Capital markets are important because they supplement the financing of the economy, allocate risk, and support economic growth. They also serve as an essential organised system for the free flow of capital raised through debt or equity. Despite the intermediation and developmental role of capital markets, investors still aim to build or maintain portfolios that outpace inflation, by investing in some of the following instruments:

Equity: Equities offer the best opportunity to outperform inflation, with professionals advising investors on whether these will be cyclical stocks, growth stocks or value stocks. 

Funds: The general advice is to shy away from investing in individual stocks, but rather turn to funds. Funds are ready-made baskets of investments that offer a competitive return and give investors exposure to many securities at the same time – an important ingredient for diversification and reducing risk.

These could be Exchange-Traded Funds (ETFs - a basket of securities and commodities that trades on an Exchange similar to the main Stock Exchange), or Mutual Funds (which include investment in various securities, as well as USD-denominated debt instruments).
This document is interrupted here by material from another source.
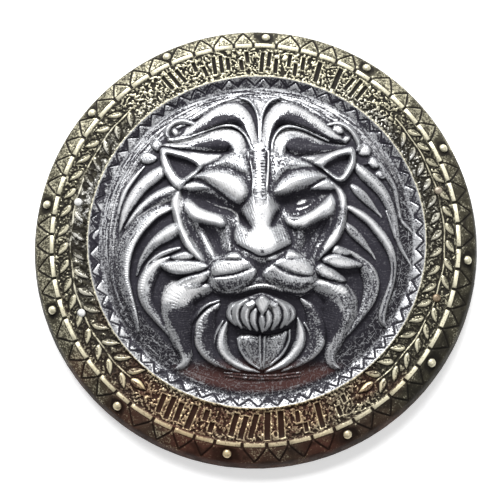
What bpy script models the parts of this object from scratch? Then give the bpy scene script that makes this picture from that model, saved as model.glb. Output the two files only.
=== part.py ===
"""Round costume shield with a lion's head: one moulded plastic shell, lying face up on its rim, with a hand grip
and an arm band riveted behind it. Units are metres, +Z is the way the face looks, +Y is the top of the head."""

import math

import bmesh
import bpy
import numpy as np

MM = 0.001

# ---------------------------------------------------------------- driving sizes, in millimetres
RIM_R = 235.1            # outer radius at the foot of the wall
RIM_EDGE = 3.2           # width of the flat edge that the shield rests on
WALL = 2.1               # thickness of the moulding
RIDGE_Z = 26.8           # height of the ridge between bevel and laurel band
RIDGE_IN, RIDGE_OUT = 210.2, 214.4
BEVEL_R, BEVEL_Z = 228.8, 19.6
BAND_Z = 25.8            # ground of the laurel band
BAND_IN, BAND_OUT = 178.0, 208.6
LIP_IN, LIP_OUT, LIP_Z = 175.2, 177.0, 28.0
FIELD_R, FIELD_Z = 164.8, 22.6
INNER_SHIFT = (1.9, 0.9)  # the inner rings sit this far off the rim's centre
AXIS = 5.0               # x of the lion's line of symmetry
DRAW_FROM = (20.0, -220.0, 1149.4)   # the carving's walls all draw towards this point
DRAWN_AT = 34.8          # height at which the carving's outlines below are true
STEPS = 84               # turns of the profile
FACES = 5200             # triangles of the carved shell, once its field is thinned out

STUD_ANGLES = (3, 33, 64, 96, 126, 155, 187, 219, 250, 280, 308, 335)  # degrees clockwise from the top
STUD_AT, STUD_R = 221.6, 4.7

STEM_R = 193.5           # laurel stem
LEAF_PITCH = 5.05        # degrees from one pair of leaves to the next
LEAF = (7.0, 2.9, 2.2)   # half length, half width, half height
BRANCHES = ((1, 55.0, 18), (-1, 314.5, 19))   # way round, first pair's angle, pairs

RIVETS = {
    "rivet_grip_upper": (-185.2, 39.6),
    "rivet_grip_lower": (-178.6, -77.6),
    "rivet_arm_upper": (192.4, 50.3),
    "rivet_arm_lower": (187.0, -63.0),
}
RIVET_R, RIVET_HOLE, RIVET_HEAD = 2.1, 2.4, 4.3
BAND_THICK, BAND_DEPTH = 2.6, 20.5   # strap thickness, and how far its back stands off the shell
GAP = 0.3


# ---------------------------------------------------------------- helpers
def clear_scene():
    for obj in list(bpy.data.objects):
        bpy.data.objects.remove(obj, do_unlink=True)


def new_collection(name):
    made = bpy.data.collections.new(name)
    bpy.context.scene.collection.children.link(made)
    return made


def material(name, colour, roughness, metallic):
    made = bpy.data.materials.new(name)
    made.use_nodes = True
    shader = made.node_tree.nodes["Principled BSDF"]
    shader.inputs["Base Color"].default_value = (*colour, 1.0)
    shader.inputs["Roughness"].default_value = roughness
    shader.inputs["Metallic"].default_value = metallic
    return made


def add_object(name, mesh, collection, finish=None):
    obj = bpy.data.objects.new(name, mesh)
    collection.objects.link(obj)
    if finish is not None:
        obj.data.materials.clear()
        obj.data.materials.append(finish)
    return obj


def from_bmesh(name, bm, collection, finish=None):
    mesh = bpy.data.meshes.new(name)
    bm.to_mesh(mesh)
    bm.free()
    return add_object(name, mesh, collection, finish)


def evaluated_copy(obj):
    """The object's shape with its modifiers worked in."""
    bpy.context.view_layer.update()
    graph = bpy.context.evaluated_depsgraph_get()
    return bpy.data.meshes.new_from_object(obj.evaluated_get(graph))


def on_ring(angle, radius):
    """A point on a circle, by its angle clockwise from the top."""
    a = math.radians(angle)
    return radius * math.sin(a), radius * math.cos(a)


def ease(low, high, value):
    t = np.clip((value - low) / (high - low), 0, 1)
    return t * t * (3 - 2 * t)


# ---------------------------------------------------------------- carving
def run(points, count=36):
    """A smooth run through control rows, whose third number is the half width there."""
    p = np.asarray(points, float)
    p = np.vstack([2 * p[0] - p[1], p, 2 * p[-1] - p[-2]])
    t = np.linspace(0, len(p) - 3, count)
    i = np.minimum(t.astype(int), len(p) - 4)
    f = (t - i)[:, None]
    a, b, c, d = p[i], p[i + 1], p[i + 2], p[i + 3]
    out = 0.5 * ((2 * b) + (c - a) * f + (2 * a - 5 * b + 4 * c - d) * f**2 + (3 * b - a - 3 * c + d) * f**3)
    out[:, 2:] = np.maximum(out[:, 2:], 0.3)
    return out


def loop(points, count=60):
    """A smooth closed outline through control points."""
    p = np.asarray(points, float)
    k = len(p)
    p = np.vstack([p[-1], p, p[0], p[1]])
    t = np.linspace(0, k, count, endpoint=False)
    i = np.minimum(t.astype(int), k - 1)
    f = (t - i)[:, None]
    a, b, c, d = p[i], p[i + 1], p[i + 2], p[i + 3]
    return 0.5 * ((2 * b) + (c - a) * f + (2 * a - 5 * b + 4 * c - d) * f**2 + (3 * b - a - 3 * c + d) * f**3)


def mirrored(points):
    return [(2 * AXIS - p[0], *p[1:]) for p in points]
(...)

Bonds: These are medium to long-term debt securities issued by companies and governments to raise large amounts of capital. In an inflationary environment, Bond Funds – a regular Mutual Fund with exposure to the bond market – are considered ideal for obtaining competitive returns over a three-four year investment period, as well as achieving appreciable liquidity via annual income payments. A Bond Fund would provide access to a diverse portfolio of long-term debt instruments issued by the Federal Government of Nigeria, state governments, and highly-rated corporate organisations.

Whichever instrument is chosen, investors need to be prepared for the value of their investment to fluctuate and resist timing the market (which is difficult even for professionals). Rather, the longer one stays invested, the more the growth potential for your funds to recover from any setbacks, and appreciate over time. It is noteworthy that despite volatilities in the stock market, the NGXASI stood at +24.43%* YTD (as at May 26, 2022).

Capital markets as an avenue for long-term funds are considered a catalyst for economic growth. Therefore, expanding and deepening the capital market in Nigeria is vital to the next stage of the country’s development. 

NGX market capitalisation, which shows the value of the investments on the stock market, closed Y2021 at NGN22.3trillion (up from NGN21.1trillion at the close of trading YE2020). As of June 22, 2022, market capitalisation had inched upwards to NGN27.7 trillion.

The market has sustained a bullish run year-to-date as a result of new listings, an evident oil price rally, and better-than-predicted companies’ full-year earnings for the first quarter (Q1) of the year. 

A snapshot of NGX data shows a breakdown of new issuances for Q1 2022[1] worth NGN1.70 trillion and Eurobonds of US$4 billion, as follows:

BONDS

EQUITIES

These types of listings across equities and bonds are essential for strengthening and expanding the Nigerian capital market, further boosting liquidity and tradability, increasing access to capital for funding growth initiatives, and providing opportunities for wealth creation.

CONCLUSION: Building for the long term

A high-functioning financial system permits an economy to fully exploit its growth potential, as it ensures that the best investment opportunities receive the necessary funding. Deep, liquid, and well-regulated capital markets play an important complementary role to bank financing for mobilising large-scale and long-term finance and form the foundation for a thriving private sector – a key driver of jobs and growth.